The Platform Sūtra cites and explains a wide range of Buddhist scriptures: the Diamond Sūtra, the Lotus Sūtra (Saddharma Puṇḍarīka Sūtra), the Vimalakīrti Nirdeśa Sūtra, the Śūraṅgama Sūtra, the Laṅkāvatāra Sūtra, the Awakening of Faith in the Mahayana-sutra, and the Mahaparinirvana Sutra.
Transmission of the Lamp
The Chán-tradition developed from the established tradition of "Canonical Buddhism", which "remained normative for all later Chinese Buddhism". It was established by the end of the sixth century, as a result of the Chinese developing understanding of Buddhism in the previous centuries. One of the inventions of this Canonical Buddhism were transmission lists, called "Transmission of the Lamp", a literary device to establish a lineage. Both T'ien Tai and Chán took over this literary device, to lend authority to those developing traditions, and guarantee it's authencity:
Chan texts present the school as Buddhism itself, or as the central teaching of Buddhism, which has been transmitted from the seven Buddhas of the past to the twenty-eight patriarchs, and all the generations of Chinese and Japanese Chan and Zen masters that follow.
Another literary device for establishing those traditions was given by the Kao-seng-chuan (Biographies of Eminent Monks), compiles around 530. The Chán-tradition developed its own corpus in this genre, with works as Anthology of the Patriarchal Hall (952) and the Jingde Records of the Transmission of the Lamp (published 1004). McRae considers Dumoulin's A History of Zen to be a modern example of this genre, disguished as scientific history.
Recorded Sayings and Encounter Dialogue
From the "question-and-answer format that had been developed as a means of conveying Buddhist teachins" developed the "yü-lü" genre, the recorded sayings of the masters, and the encounter dialogues. The best-known example is the "Lin-ji yü-lü".[web 8] It is part of the Ssu-chia yü lu (Jp. Shike Goruku, The Collection of the Four Houses), which contains the recorded sayings of Mazu Daoyi, Baizhang Huaihai, Huangbo Xiyun and Linji.
These recorded sayings are not verbatim recordings of the sayings of the masters, but well-edited texts, written down up to 160 years after the supposed sayings and meetings.
This "encounter dialogue"-genre developed into various collections of kōans, which form itself another extensive literary corpus.
Koan practice developed from a literary practice, styling snippets of encounter-dialogue into well-edited stories.
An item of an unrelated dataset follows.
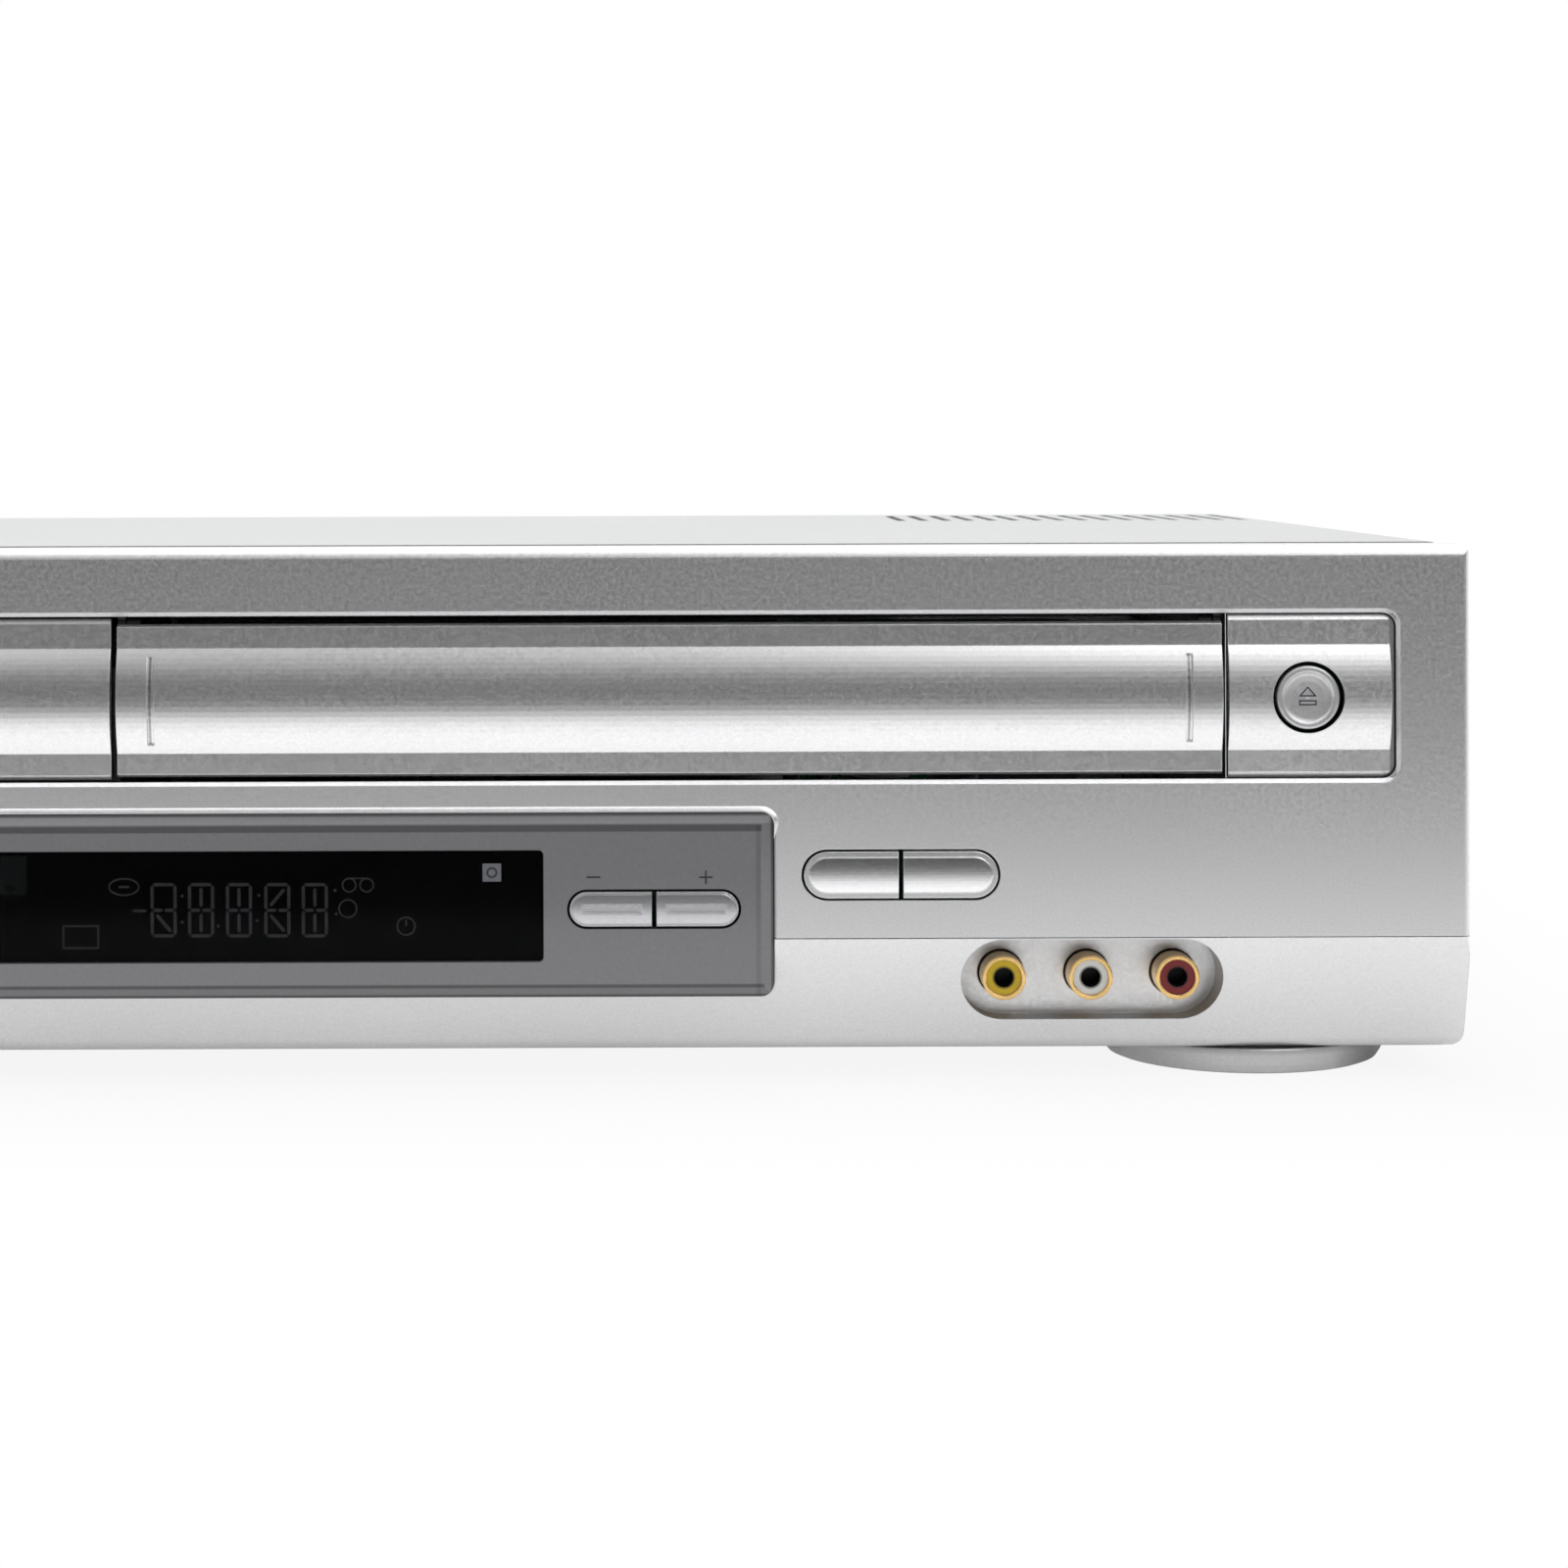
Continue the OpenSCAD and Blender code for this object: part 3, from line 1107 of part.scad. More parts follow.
module eject_button() color("lightgray")
    round_button(eject_x, bulge_mid, band_y - bulge + 0.5, key_board_y - switch_d - button_travel - 0.1);
module open_close_button() color("lightgray") mirror([1, 0, 0])
    round_button(eject_x, bulge_mid, band_y - bulge + 0.5, key_board_y - switch_d - button_travel - 0.1);
module power_button() color("lightgray") round_button(-power_x, select_z, button_face, plunger_y);

// A raised bar on a channel button's face, with a slot along it.
module channel_bar(x) difference() {
    block(x - 5.6, x + 5.6, lens_face - 0.5, lens_face + 1, channel_z - 0.95, channel_z + 0.95);
    block(x - 5.1, x + 5.1, lens_face - 1, lens_face - 0.32, channel_z - 0.5, channel_z + 0.5);
}
module channel_down_button() color("silver") {
    pair_button(channel_x, channel_w, channel_z, channel_h, true, lens_face - 0.3, 8, 0.5);
    channel_bar(channel_x - 7.9);
}
module channel_up_button() color("silver") {
    pair_button(channel_x, channel_w, channel_z, channel_h, false, lens_face - 0.3, 8, 0.5);
    channel_bar(channel_x + 7.9);
}
module select_one_button() color("silver")
    pair_button(select_x, select_w, select_z, select_h, true, button_face, 9);
module select_two_button() color("silver")
    pair_button(select_x, select_w, select_z, select_h, false, button_face, 9);
module play_button() color("silver")
    pair_button(-select_x, select_w, select_z, select_h, true, button_face, 9);
module stop_button() color("silver")
    pair_button(-select_x, select_w, select_z, select_h, false, button_face, 9);

top_cover();
base_chassis();
rear_panel();
front_panel();
lower_fascia();
display_window();
display_mask();
display_tube();
left_bay_trim();
right_bay_trim();
front_boards();
jack_barrels();
yellow_inserts();
white_inserts();
red_inserts();
front_feet();
rear_feet();
circuit_boards();
power_parts();
tuner_box();
rear_jack_block();
aerial_connectors();
cord_gland();
cover_screws();
loader_frame();
clamp_bridge();
disc_clamp();
loading_motor();
loading_belt();
motor_pulley();
tray_gear();
disc_tray();
tray_door();
lift_cam();
traverse_frame();
spindle_motor();
turntable();
optical_pickup();
transport_plate();
carriage_guides();
carriage_slider();
cassette_holder();
supply_reel();
take_up_reel();
capstan();
capstan_motor();
pinch_arm();
head_drum();
drum_base();
tape_posts();
cassette_door();
eject_button();
open_close_button();
power_button();
channel_down_button();
channel_up_button();
select_one_button();
select_two_button();
play_button();
stop_button();
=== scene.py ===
import math
from functools import cache

import bmesh
import bpy
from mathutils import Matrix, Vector
from mathutils.bvhtree import BVHTree


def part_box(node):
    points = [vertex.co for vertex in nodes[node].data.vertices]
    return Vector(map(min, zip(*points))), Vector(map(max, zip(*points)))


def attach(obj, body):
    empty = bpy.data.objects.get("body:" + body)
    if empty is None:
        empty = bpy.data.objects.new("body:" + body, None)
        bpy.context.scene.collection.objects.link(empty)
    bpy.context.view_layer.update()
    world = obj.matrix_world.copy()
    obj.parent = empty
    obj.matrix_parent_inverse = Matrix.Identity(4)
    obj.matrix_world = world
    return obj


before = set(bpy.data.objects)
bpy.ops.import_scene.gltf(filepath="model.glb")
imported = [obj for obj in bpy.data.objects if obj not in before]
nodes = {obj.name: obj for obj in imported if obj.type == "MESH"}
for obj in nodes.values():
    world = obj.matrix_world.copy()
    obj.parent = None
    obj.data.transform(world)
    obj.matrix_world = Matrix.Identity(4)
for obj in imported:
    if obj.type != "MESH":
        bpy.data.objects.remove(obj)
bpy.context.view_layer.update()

scene = bpy.context.scene
scene.view_settings.view_transform = "Standard"
MM = 0.001


# ---------------------------------------- places in the frame, in millimetres
def box_mm(name):
    """A node's lowest and highest corners at rest."""
    return [tuple(round(value / MM, 2) for value in corner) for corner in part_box(name)]


def middle_of(name):
    """The middle of a node seen from the front, as x and z."""
    low, high = box_mm(name)
    return round((low[0] + high[0]) / 2, 1), round((low[2] + high[2]) / 2, 1)


window_low, window_high = box_mm("display_window")
mask_low, mask_high = box_mm("display_mask")
door_low, door_high = box_mm("cassette_door")
panel_high = box_mm("front_panel")[1]
front_y = door_low[1]                         # face of the doors and the trims
rear_y = box_mm("jack_barrels")[1][1]         # face of the rear jacks
eject_x, eject_z = middle_of("eject_button")

PANEL_SIDE, PANEL_TOP = 1.1, 1.2              # outer skin of the front panel
PANEL_PAINT, DOOR_PAINT = 1.75, 2.5           # how far back from front_y the paint goes
EJECT_HOLE_R = 6.69
GROOVE_FROM_END, GROOVE_HALF_WIDTH = 6.25, 0.22
GROOVE_Z, GROOVE_HALF_HEIGHT = 72.3, 8.2
JACKS_X, JACKS_Z, JACK_PITCH = 145.1, 19.2, 16.35
JACK_HOLE_FRONT, JACK_HOLE_REAR = 6.25, 0.7   # from front_y and rear_y
INSERT_RIM_R = 2.15
RECESS_HALF_WIDTH, RECESS_HALF_HEIGHT = 25.1, 8.6
FOOT_X = 173.0
FOOT_BRIGHT_Z, FOOT_DARK_Z = 3.6, 5.2
FOOT_BRIGHT_R, FOOT_DARK_R = 19, 28
CLEAR_INSET, CLEAR_R = 0.8, 1.0               # the clear part of the window over the display mask
WINDOW_EDGE_R = 0.3
EDGE_DARK, EDGE_BRIGHT = 0.35, 0.65           # from the window's outline, between which its painted shade fades out
# Levels of painted shade: grooves, recess walls, insert rims, foot tops, foot ends, window edges.
GROOVE_SHADE, WALL_SHADE, RIM_SHADE = 0.5, 0.34, 0.3
FOOT_TOP_SHADE, FOOT_SIDE_SHADE, EDGE_SHADE = 0.55, 0.4, 0.35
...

It arose in interaction with "educated literati". There were dangers involved in such a literary approach, such as fixing specific meanings to the cases. Dahui Zonggao is even said to have burned the woodblocks of the Blue Cliff Record, for the hindrance it had become to study of Chán by his students
The two best known koan-collections (in the west) are the "Gateless Gate" and the "Blue Cliff Record". The Gateless Gate (Chinese: 無門關 Wumenguan; Japanese: Mumonkan) is a collection of 48 kōans and commentaries published in 1228 by Chinese monk Wumen (無門) (1183–1260). The title may be more accurately rendered as Gateless Barrier or Gateless Checkpoint). The Blue Cliff Record (Chinese: 碧巖錄 Bìyán Lù; Japanese: Hekiganroku) is a collection of 100 kōans compiled in 1125 by Yuanwu Keqin (圜悟克勤 1063–1135).
The Japanese Zen-tradition also developed a corpus of its own. During the Tokugawa-period Dōgen's Shōbōgenzō became the authoritative text of the Soto-school. In the Rinzai-school, the koan-curricula were systematized by dharma-heirs of Hakuin, who himself produced an extended corpus of written texts.
During the Tokugawa-period the Soto-school started to place a growing emphasis on textual authority. In 1615 the bakufu declared that "Eheiji's standards (kakun) must be the rule for all Soto monks". In time this came to mean all the writings of Dogen, which thereby became the normative source for the doctrines and organisation of the Soto-school.
A key factor in this growing emphasis on Dogen was Manzan's appeal to change the rules for dharma transmission, based on arguments derived from the Shōbōgenzō. Another reformation was implemented by Gento Sokuchu (1729–1807), who tried to purify the Soto-school of the use of koans. Gento Sokuchu implanted new regulations, based on Dogen's regulations.
This growing status of Dogen as textual authority also posed a problem for the Soto-school:
The Soto hierarchy, no doubt afraid of what other radical reformers might find in Dogen's Shobo Genzo, a work open to a avriety of interpretationbs, immediately took steps to restrict access to this traditional symbol of sectarian authority. Acting at the request of the Soto prelates, in 1722 the government prohibited the copying or publication of any part of Shobo Genzo.
During the Meiji-restoration, the memory of Dōgen was used to ensure Eihei-ji's central place in the Soto-organisation, and "to cement closer ties with lay people". In 1899 the first lay ordination ceremony was organized in Eihei-ji. Eihei-ji also promoted the study of Dōgen's works, especuially the Shōbōgenzō, which changed the view of Dōgen in Soto's history.